-------- Material --------
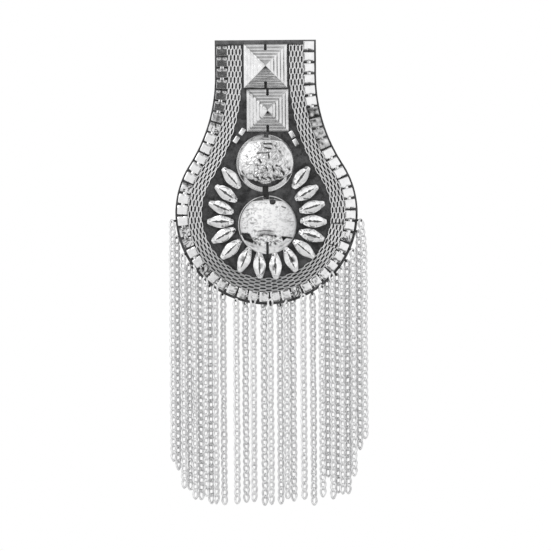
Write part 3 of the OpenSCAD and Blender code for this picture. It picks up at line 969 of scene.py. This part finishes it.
# Knocks in the caps, from the studs' middles: two ends, half a width and a strength
UPPER_MARKS = (
    (-0.7, 10.4, 3.6, 10.2, 0.45, 1.1),
    (0.0, 8.2, 3.2, 7.6, 0.5, 1.2),
    (-4.2, 5.2, 2.4, 5.6, 0.4, 0.75),
    (1.9, 4.6, 2.1, 2.6, 0.55, 1.1),
    (-3.2, 1.9, -2.2, 0.1, 0.6, 1.1),
    (-5.0, -1.6, -0.2, -1.2, 0.35, 0.4),
    (-10.4, -0.6, -6.2, -1.2, 0.3, 0.35),
    (-10.0, 4.6, -9.6, 2.6, 0.35, 0.3),
    (7.3, 6.6, 8.2, 5.6, 0.45, 0.75),
    (5.4, 9.4, 6.0, 8.8, 0.4, 0.6),
    (3.9, -1.9, 4.6, -4.1, 0.5, 1.0),
    (0.4, -2.3, 1.2, -4.1, 0.45, 0.9),
    (5.6, -1.4, 7.6, -2.0, 0.4, 0.7),
    (8.9, -4.0, 9.8, -6.3, 0.45, 0.9),
    (12.2, -2.4, 13.6, -4.0, 0.4, 0.5),
    (10.8, -7.0, 13.4, -4.4, 0.4, 0.5),
    (-1.8, -7.8, 0.6, -9.0, 0.45, 0.95),
    (1.8, -7.6, 3.2, -8.4, 0.4, 0.9),
    (-4.2, -7.4, -3.4, -9.0, 0.35, 0.8),
    (4.6, -8.2, 5.2, -9.2, 0.35, 0.8),
    (-12.4, -4.6, -10.6, -7.4, 0.5, 0.7),
    (-3.4, -10.2, -1.0, -10.8, 0.35, 0.5),
    (6.2, -7.6, 10.2, -8.2, 0.5, 0.9),
)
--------
Extract each line of the material exactly as it stands.

Result of the task:
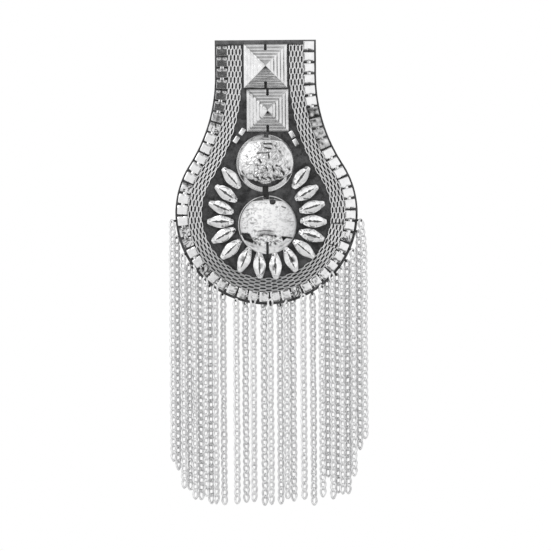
Write part 3 of the OpenSCAD and Blender code for this picture. It picks up at line 969 of scene.py. This part finishes it.
# Knocks in the caps, from the studs' middles: two ends, half a width and a strength
UPPER_MARKS = (
    (-0.7, 10.4, 3.6, 10.2, 0.45, 1.1),
    (0.0, 8.2, 3.2, 7.6, 0.5, 1.2),
    (-4.2, 5.2, 2.4, 5.6, 0.4, 0.75),
    (1.9, 4.6, 2.1, 2.6, 0.55, 1.1),
    (-3.2, 1.9, -2.2, 0.1, 0.6, 1.1),
    (-5.0, -1.6, -0.2, -1.2, 0.35, 0.4),
    (-10.4, -0.6, -6.2, -1.2, 0.3, 0.35),
    (-10.0, 4.6, -9.6, 2.6, 0.35, 0.3),
    (7.3, 6.6, 8.2, 5.6, 0.45, 0.75),
    (5.4, 9.4, 6.0, 8.8, 0.4, 0.6),
    (3.9, -1.9, 4.6, -4.1, 0.5, 1.0),
    (0.4, -2.3, 1.2, -4.1, 0.45, 0.9),
    (5.6, -1.4, 7.6, -2.0, 0.4, 0.7),
    (8.9, -4.0, 9.8, -6.3, 0.45, 0.9),
    (12.2, -2.4, 13.6, -4.0, 0.4, 0.5),
    (10.8, -7.0, 13.4, -4.4, 0.4, 0.5),
    (-1.8, -7.8, 0.6, -9.0, 0.45, 0.95),
    (1.8, -7.6, 3.2, -8.4, 0.4, 0.9),
    (-4.2, -7.4, -3.4, -9.0, 0.35, 0.8),
    (4.6, -8.2, 5.2, -9.2, 0.35, 0.8),
    (-12.4, -4.6, -10.6, -7.4, 0.5, 0.7),
    (-3.4, -10.2, -1.0, -10.8, 0.35, 0.5),
    (6.2, -7.6, 10.2, -8.2, 0.5, 0.9),
)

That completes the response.